MUSIC FOR CONCERT BAND

  • Hindemith: Symphony for Band

  • Hoist: Suites for Band

  • Grainger: "Lincolnshire Posy"

  • Sousa: Marches

Once you have selected an instrument, your band director can tell you where you can rent one. I suggest renting because your child may play for three months and announce that he or she wants to quit or change instruments; it really is the flute, not the trumpet which is the perfect instrument for him or her. Be flexible! Few professional musicians began on the instrument by which they are now making their living. If you have made a minor investment, it is much easier to change gracefully.

Be prepared! You will have to make an investment in your child's success. The cost: five minutes a day. If you set a time when you both will always be together (five minutes before breakfast is the very best; or before or right after dinner, or directly after school, but always at the same time every day, because it is easier on everybody's nerves), your child will have a successful year. Do not expect your child to succeed if he or she practices alone for the first year. You will discover that you actually learn something and have fun. You will even discover that he or she will stop complaining about practicing if you and your child practice together.

Probably the most important reason for your adding band to your lives is that you are giving your child a tool for life.
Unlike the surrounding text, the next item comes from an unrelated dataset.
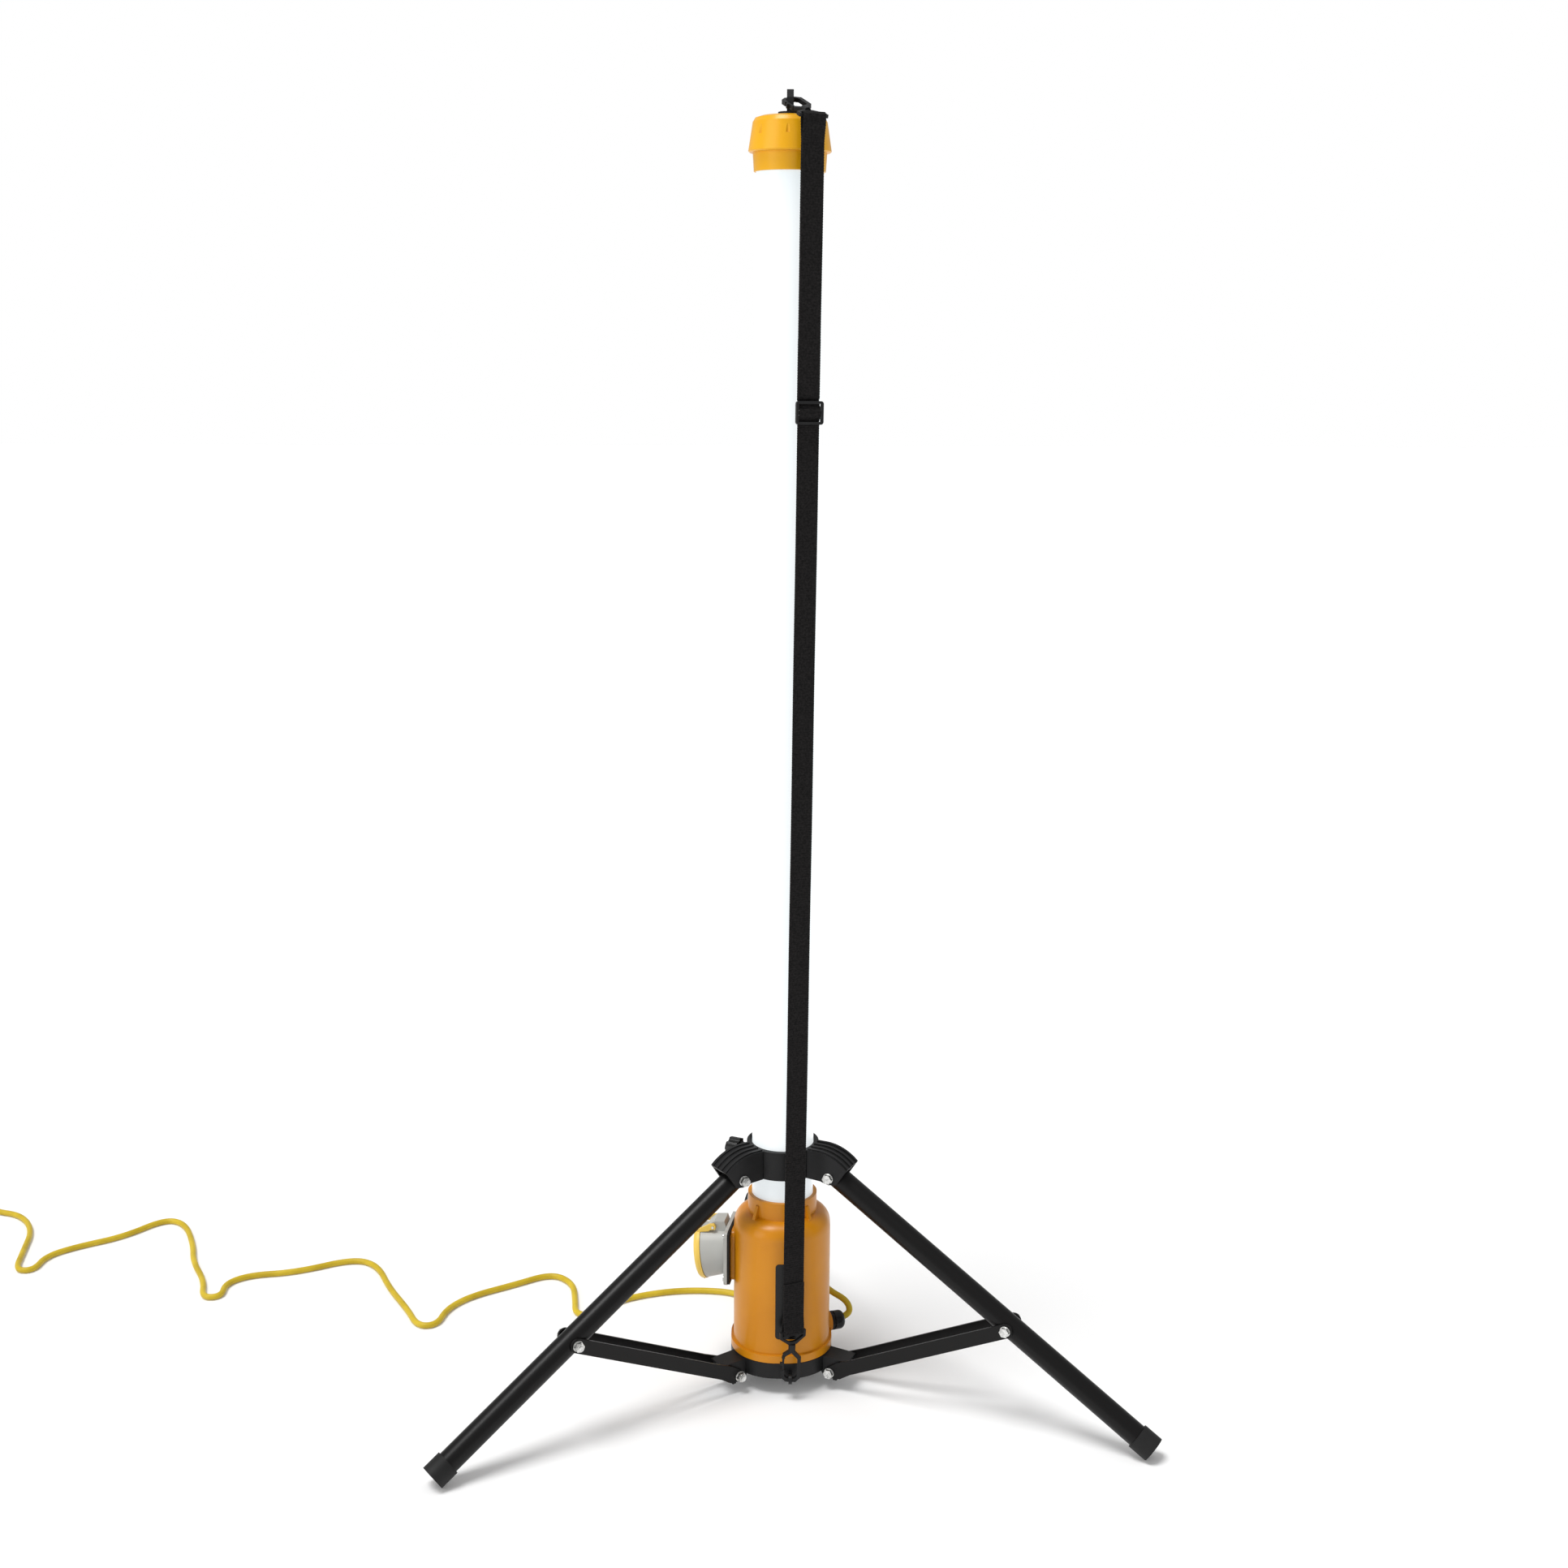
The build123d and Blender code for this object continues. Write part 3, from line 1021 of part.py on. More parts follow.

He or she will go off to a new school, take his or her instrument and immediately have a group of friends. Regardless of whether he or she is a fabulous player, or merely adequate, there will be a place for him or her and a welcome from the band director and the group. Your child may busk in a Paris railway station or march in the Yale Precision Marching Band, or just play throughout the high school years. Remember, this is not an attempt to create a professional musician, but an attempt to equip your child with new social skills, a new sense of responsibility towards a group, new tools with which to enjoy life, and a setting in which to have fun.